DJ Ron Slomowicz: Do you think drum and bass is the perfect music for Halloween?

Dieselboy: I think drum and bass is the perfect music for any show, holiday, what-not, but definitely for Halloween - especially the dark stuff. People come out in their costumes and they want to hear something scary and I definitely have plenty of stuff in my DJ bag that can fulfill that need.
RS: It always seems at big parties there's a house and trance in the main room and then there's the drum and bass room off to the side somewhere. Why do you think it's segregated like that?

Dieselboy: The music sounds are so different. House and trance at least have a similar kind of beat structure. Some promoters feel like house and trance is the "main room" music, so they put them in their own room which tends to be what they believe the main room is and then drum and bass, it kind of sounds just like a whole other thing, detached from that. It's not always like that, but definitely at big shows, it's like they realize the house/trance kids probably don't want to hear drum and bass and the drum and bass kids probably don't want to hear house and trance, so they keep them separated like dogs and cats.
RS: So where have you been playing lately, what cities?

Dieselboy: Let's see, the past month or so I've done a couple of shows in Germany, Portugal and Holland. I played Denver, Phoenix, San Francisco, San Diego, Port Win and Omaha, just off the top of my head.
RS: What's the biggest crowd you've ever played for?

Dieselboy: Good question. I played in Los Angeles and there must have been about ten thousand people, some of the really big shows. I've played in front of crowds that have been between five and ten thousand or more.
RS: When you play over in Europe, do they respond differently to the music you play or is it the same that they respond here in the US?

Dieselboy: The response is very similar. The only place where it is a bit different would be in England. The thing about England is that, depending on the show you play, people expect the DJ there to play a certain type of drum and bass like - one show it might be that everyone's playing dark and for one show everyone plays like more commercial kind of jump-up style. So in those kinds of situations, as a DJ, I'm forced to play way more towards the crowd, like I can't just freeform DJ like I usually do. In those situations it's like the crowd will not respond if you play something that they're not expecting, so it's a bit different. But in any other place, I can play whatever I want and just like over here, people are into drum and bass, they get into it, they don't really care. They're not that specific about what they want to hear, they just want to hear drum and bass, so in that regard it's a similar response.
RS: You just mentioned the different sub-genres of drum and bass. What are these sub-genres and what kind of music would they entail? What would be a typical jump-up track and what would be a dark track?

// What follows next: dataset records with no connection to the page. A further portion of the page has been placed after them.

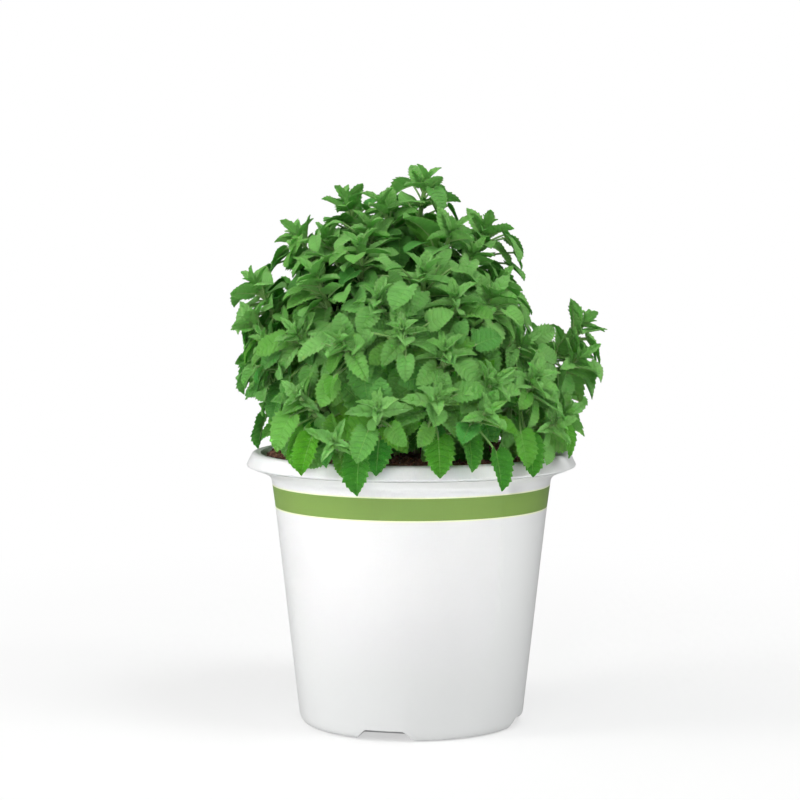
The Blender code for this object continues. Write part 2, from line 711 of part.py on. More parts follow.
def shoot_object(name, shoot, collection):
    """A square-sided tapered stem, as this plant has, made from a curve and closed at both ends."""
    curve = bpy.data.curves.new(name, "CURVE")
    curve.dimensions = "3D"
    curve.bevel_depth = 1.0
    curve.bevel_resolution = 0
    curve.use_fill_caps = True
    curve.twist_mode = "MINIMUM"
    spline = curve.splines.new("POLY")
    spline.points.add(len(shoot["points"]) - 1)
    for point, place, radius in zip(spline.points, shoot["points"], shoot_radii(shoot)):
        point.co = (*place, 1.0)
        point.radius = radius
    drawn = bpy.data.objects.new(name + "_curve", curve)
    bpy.context.scene.collection.objects.link(drawn)
    bpy.context.view_layer.update()
    mesh = bpy.data.meshes.new_from_object(drawn.evaluated_get(bpy.context.evaluated_depsgraph_get()))
    bpy.data.objects.remove(drawn)
    shape = bmesh.new()
    shape.from_mesh(mesh)
    bmesh.ops.remove_doubles(shape, verts=shape.verts, dist=0.00001)
    bmesh.ops.recalc_face_normals(shape, faces=shape.faces)
    shape.to_mesh(mesh)
    shape.free()
    obj = bpy.data.objects.new(name, mesh)
    collection.objects.link(obj)
    return obj


def build_stem(name, shoots, poses, parts, repeats, material):
    """One stem with its side shoots and leaves, joined into one solid."""
    own = [shoot for shoot in shoots if shoot["stem"] == name]
    stem = shoot_object(name, own[0], parts)
    for number, shoot in enumerate(own[1:]):
        shoot_object(f"{name}_shoot_{number}", shoot, repeats)
    for number, shoot in enumerate(own):
        mesh_object(f"{name}_bud_{number}", *bud_solid(shoot), repeats)
    for number, pose in enumerate(pose for pose in poses if pose["stem"] == name):
        mesh_object(f"{name}_leaf_{number}", *leaf_solid(pose), repeats)
    boolean(stem, "UNION", repeats)
    remove_all(repeats.objects)
    stem.data.materials.clear()
    stem.data.materials.append(material)
    return stem


def new_collection(name):
    collection = bpy.data.collections.new(name)
    bpy.context.scene.collection.children.link(collection)
    return collection


def main():
    remove_all(bpy.data.objects)
    parts = new_collection("potted_catnip")
    cutters = new_collection("cutters")
    repeats = new_collection("leaves_and_shoots")
    shoots = grow_shoots()
    poses = grow_leaves(shoots)
    build_pot(parts, cutters)
    build_soil(parts, cutters, [(x * MM, y * MM) for _, (x, y), _, _ in STEMS])
    green = finish("leaf_green", (0.075, 0.245, 0.05), 0.6)
    for name, _, _, _ in STEMS:
        build_stem(name, shoots, poses, parts, repeats, green)


main()
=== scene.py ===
"""A young catnip plant in a round nursery pot, dressed for the studio.

Run as a script, it builds the pot, the potting mix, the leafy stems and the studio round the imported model.
Everything is in metres, +Z up, with the front of the pot towards -Y.
"""

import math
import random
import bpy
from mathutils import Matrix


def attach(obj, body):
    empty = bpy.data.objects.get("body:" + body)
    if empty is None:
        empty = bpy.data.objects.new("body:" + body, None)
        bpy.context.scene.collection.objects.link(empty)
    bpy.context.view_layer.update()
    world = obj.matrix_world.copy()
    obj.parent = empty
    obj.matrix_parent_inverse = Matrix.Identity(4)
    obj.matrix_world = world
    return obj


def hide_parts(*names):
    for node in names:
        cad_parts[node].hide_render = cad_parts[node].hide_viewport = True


bl_info = {
    "name": "Potted Catnip",
    "version": (1, 0, 0),
    "blender": (4, 5, 0),
    "location": "3D View > Sidebar > Catnip",
    "description": "Builds a young catnip plant in a white nursery pot, with its potting mix and a studio",
    "category": "Object",
}

from itertools import combinations

import bpy
import numpy as np
from mathutils import Euler, Matrix, Vector, noise
from mathutils.bvhtree import BVHTree
from mathutils.geometry import interpolate_bezier

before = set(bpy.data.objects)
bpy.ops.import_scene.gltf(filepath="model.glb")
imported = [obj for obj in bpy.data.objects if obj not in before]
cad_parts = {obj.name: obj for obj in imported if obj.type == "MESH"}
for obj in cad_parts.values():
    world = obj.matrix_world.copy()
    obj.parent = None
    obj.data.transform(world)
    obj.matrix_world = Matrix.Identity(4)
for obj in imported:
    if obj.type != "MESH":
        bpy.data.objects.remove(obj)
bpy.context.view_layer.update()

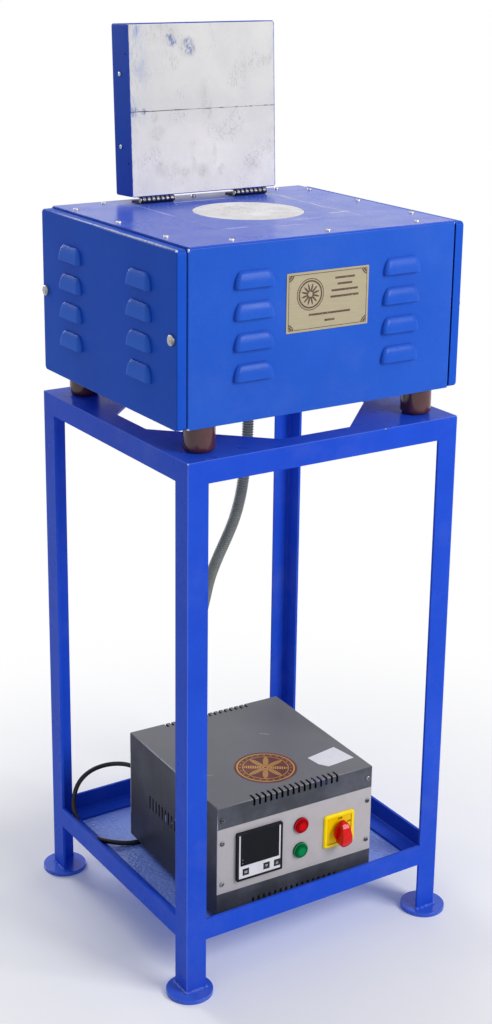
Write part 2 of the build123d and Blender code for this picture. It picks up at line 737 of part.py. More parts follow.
# Heating element: one wire that goes up and down round the liner, its lower bends standing on the hearth.
BEND_REACH = ELEMENT_RADIUS * sin(pi / ELEMENT_RUNS)
ELEMENT_LOW = HEARTH_TOP + ELEMENT_WIRE_R + BEND_REACH
ELEMENT_HIGH = PLUG_Z - ELEMENT_HEADROOM - ELEMENT_WIRE_R - BEND_REACH
with BuildPart() as heating_element:
    with BuildLine() as element_path:
        for run in range(ELEMENT_RUNS):
            start, end = (ELEMENT_LOW, ELEMENT_HIGH) if run % 2 == 0 else (ELEMENT_HIGH, ELEMENT_LOW)
            Line(element_point(run, start), element_point(run, end))
            if run < ELEMENT_RUNS - 1:
                here, there = element_point(run, end), element_point(run + 1, end)
                bend = Vector(0, 0, BEND_REACH if end > start else -BEND_REACH)
                ThreePointArc(here, (here + there) * 0.5 + bend, there)
    with BuildSketch(Plane(origin=element_path.line @ 0, z_dir=element_path.line % 0)):
        Circle(ELEMENT_WIRE_R)
    sweep(path=element_path.line)
heating_element.part.label = "heating_element"
export_step(heating_element.part, "parts/heating_element.step")

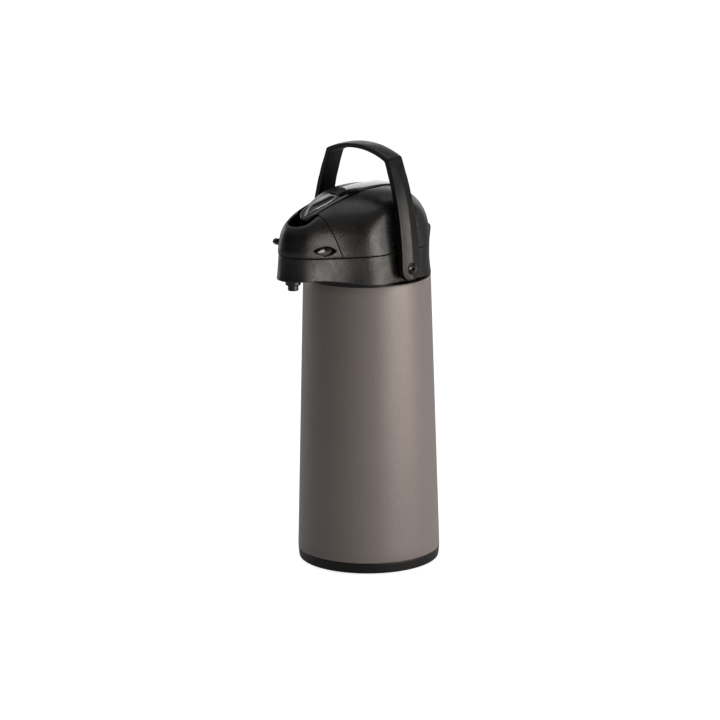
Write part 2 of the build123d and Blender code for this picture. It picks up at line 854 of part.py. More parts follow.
with BuildPart() as pump_spring:
    with BuildLine():
        Helix(
            spring_pitch,
            push_plate_z - bellows_bottom_z - 2 * spring_play,
            spring_r,
            center=(0, 0, bellows_bottom_z + spring_play),
        )
    with BuildSketch(Plane((spring_r, 0, bellows_bottom_z + spring_play), z_dir=(0, 1, 0))):
        Circle(spring_wire_r)
    sweep()

with BuildPart() as push_plate:
    ring(push_plate_z, push_plate_t, push_plate_r, 0)
    ring(push_plate_z + push_plate_t, stem_top_z - push_plate_z - push_plate_t, stem_r, 0)

with BuildPart() as valve_disc:
    ring(bellows_bottom_z + valve_lift, valve_t, valve_r, 0, air_y)

with BuildPart() as pump_lever:
    lever_strip(0, lever_t, lever_half_w, lever_tip_y, lever_rear_y)
    with BuildSketch(Plane.XY.offset(lever_cut_z)):
        with BuildLine():
            ThreePointArc(
                (-lever_half_w, lever_bend_y), (0, lever_tip_y), (lever_half_w, lever_bend_y)
            )
            Polyline(
                (lever_half_w, lever_bend_y),
                (lever_half_w, lever_cut_y),
                (-lever_half_w, lever_cut_y),
                (-lever_half_w, lever_bend_y),
            )
        make_face()
    extrude(amount=lever_cut_h, mode=Mode.INTERSECT)
    long_edges = pump_lever.faces().sort_by(Axis.Z)[-1].edges().filter_by(lambda e: e.length > 90)
    fillet(long_edges, lever_edge_r)
    lever_strip(
        lever_skin,
        lever_t + 4,
        lever_half_w - lever_skin,
        lever_tip_y + lever_tip_hollow,
        lever_rear_y - lever_rear_hollow,
        Mode.SUBTRACT,
    )
    with BuildSketch(Plane.YZ.offset(-lever_half_w)):
        with BuildLine():
            Polyline(
                (lever_thin_y, lever_thin_z),
                (lever_thin_tip_y, lever_thin_tip_z),
                (lever_thin_tip_y, lever_thin_tip_z - 2 * lever_t),
                (lever_thin_y, lever_thin_z - 2 * lever_t),
                close=True,
            )
        make_face()
    extrude(amount=2 * lever_half_w, mode=Mode.SUBTRACT)
    rod_x(-lever_half_w, 2 * lever_half_w, lever_boss_r, lever_pivot_y, lever_pivot_z)
    with BuildSketch(Plane.YZ.offset(-lever_half_w)):
        with Locations((lever_pivot_y, lever_pivot_z)):
            Rectangle(2 * lever_boss_r, lever_block_h, align=(Align.CENTER, Align.MIN))
    extrude(amount=2 * lever_half_w)
    with BuildSketch(Plane.YZ.offset(-presser_half_w)):
        with Locations((pump_y, stem_top_z + gap + presser_r)):
            Rectangle(presser_t, presser_h, align=(Align.CENTER, Align.MIN))
            Circle(presser_r)
    extrude(amount=2 * presser_half_w)
    rod_x(-bore_half, 2 * bore_half, lever_pin_r + running_gap, lever_pivot_y, lever_pivot_z, Mode.SUBTRACT)

with BuildPart() as lever_badge:
    lever_strip(-badge_proud, badge_t, lever_half_w, lever_tip_y, lever_rear_y)
    leaf(badge_front_y, badge_wide_y, badge_rear_y, badge_half_w, Mode.INTERSECT)

with pump_lever:
    add(lever_badge.part, mode=Mode.SUBTRACT)

# Files ----------------------------------------------------------------------

os.makedirs("parts", exist_ok=True)
write(foot_ring.part, "foot_ring")
write(base_cap.part, "base_cap")
write(base_screws.part, "base_screws")
write(outer_body.part, "outer_body")
write(liner_cradle.part, "liner_cradle")
write(liner_cushion.part, "liner_cushion")
write(liner_outer_flask.part, "liner_outer_flask")
write(liner_inner_flask.part, "liner_inner_flask")
write(neck_ring.part, "neck_ring")
write(mouth_gasket.part, "mouth_gasket")
write(mouth_plug.part, "mouth_plug")
write(dip_tube.part, "dip_tube")
write(collar.part, "collar")
write(hinge_pin.part, "hinge_pin")
write(collar_screws.part, "collar_screws")
write(spout_nozzle.part, "spout_nozzle")
write(spout_pipe.part, "spout_pipe")
write(handle.part, "handle")
write(handle_pivots.part, "handle_pivots")
write(nose_cover.part, "nose_cover")
write(lock_bar.part, "lock_bar")
write(lid_shell.part, "lid_shell")
write(lever_pin.part, "lever_pin")
write(lid_plate.part, "lid_plate")
write(lid_gasket.part, "lid_gasket")
write(lid_screws.part, "lid_screws")
write(bellows.part, "bellows")
write(pump_spring.part, "pump_spring")
write(push_plate.part, "push_plate")
write(valve_disc.part, "valve_disc")
write(pump_lever.part, "pump_lever")
write(lever_badge.part, "lever_badge")
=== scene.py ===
import json
import math

import bmesh
import bpy
import numpy as np
from mathutils import Matrix, Vector

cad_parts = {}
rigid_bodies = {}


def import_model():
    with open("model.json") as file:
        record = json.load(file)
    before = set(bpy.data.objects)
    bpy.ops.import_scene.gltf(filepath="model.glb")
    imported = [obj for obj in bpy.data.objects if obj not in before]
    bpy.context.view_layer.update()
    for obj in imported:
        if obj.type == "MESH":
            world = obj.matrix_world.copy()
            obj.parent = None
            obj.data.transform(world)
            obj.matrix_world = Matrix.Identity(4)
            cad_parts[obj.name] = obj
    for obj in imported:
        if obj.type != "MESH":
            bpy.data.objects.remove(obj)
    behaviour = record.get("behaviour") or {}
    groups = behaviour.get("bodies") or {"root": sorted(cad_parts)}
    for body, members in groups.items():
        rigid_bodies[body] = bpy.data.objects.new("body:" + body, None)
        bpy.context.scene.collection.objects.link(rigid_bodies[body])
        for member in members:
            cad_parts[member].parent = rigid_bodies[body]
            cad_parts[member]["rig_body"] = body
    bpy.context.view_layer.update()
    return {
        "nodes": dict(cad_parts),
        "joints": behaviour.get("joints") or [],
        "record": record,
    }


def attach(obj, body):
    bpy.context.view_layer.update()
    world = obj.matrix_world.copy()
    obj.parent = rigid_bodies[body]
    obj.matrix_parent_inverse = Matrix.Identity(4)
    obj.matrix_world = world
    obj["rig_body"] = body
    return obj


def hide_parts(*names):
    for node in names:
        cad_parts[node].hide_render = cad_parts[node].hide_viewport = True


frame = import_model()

# A thermal coffee airpot in the frame's own axes: +Z is up, and -Y is towards the beak.
# Its sizes are in mm, which MM turns to Blender's metres. The studio's sizes are in metres.
MM = 0.001
nodes = frame["nodes"]
record = frame["record"]


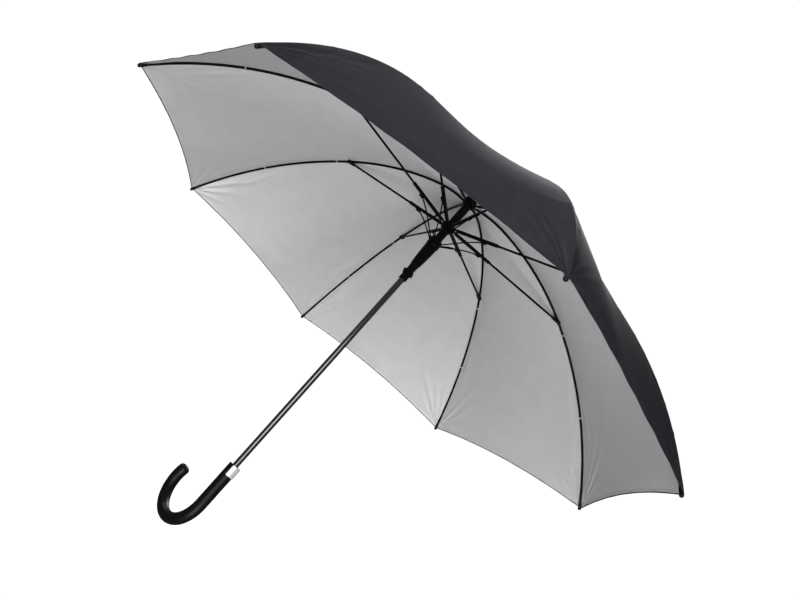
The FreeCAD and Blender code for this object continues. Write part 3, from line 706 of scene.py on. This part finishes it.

Dieselboy: Dark drum and bass sounds like the word Dark - it's like really very intense kind of scary and heavy, almost like the black metal or death metal kind of equivalent in drum and bass. It's just like really heavy and a lot of times dark drum and bass isn't even that dancy, it goes from the shock value and the integrity level of the music. A jump-up track would be something that's a big bouncer, something by Roni Size or Aphrodite. It's more dancy, a bit more funky and not in your face and abrasive. Then there's liquid drum and bass and mellow drum and bass, which is a smooth type of drum and bass that's been sourced by House, jazz, and salsa. It's groovy and definitely not in your face at all, it's way more removed from dark drum and bass and even jump up. Then there's all kinds of stuff in between like kind of miniature sub-genres which could go on for days actually, but the main ones are pretty much jump-up, dark, and liquid.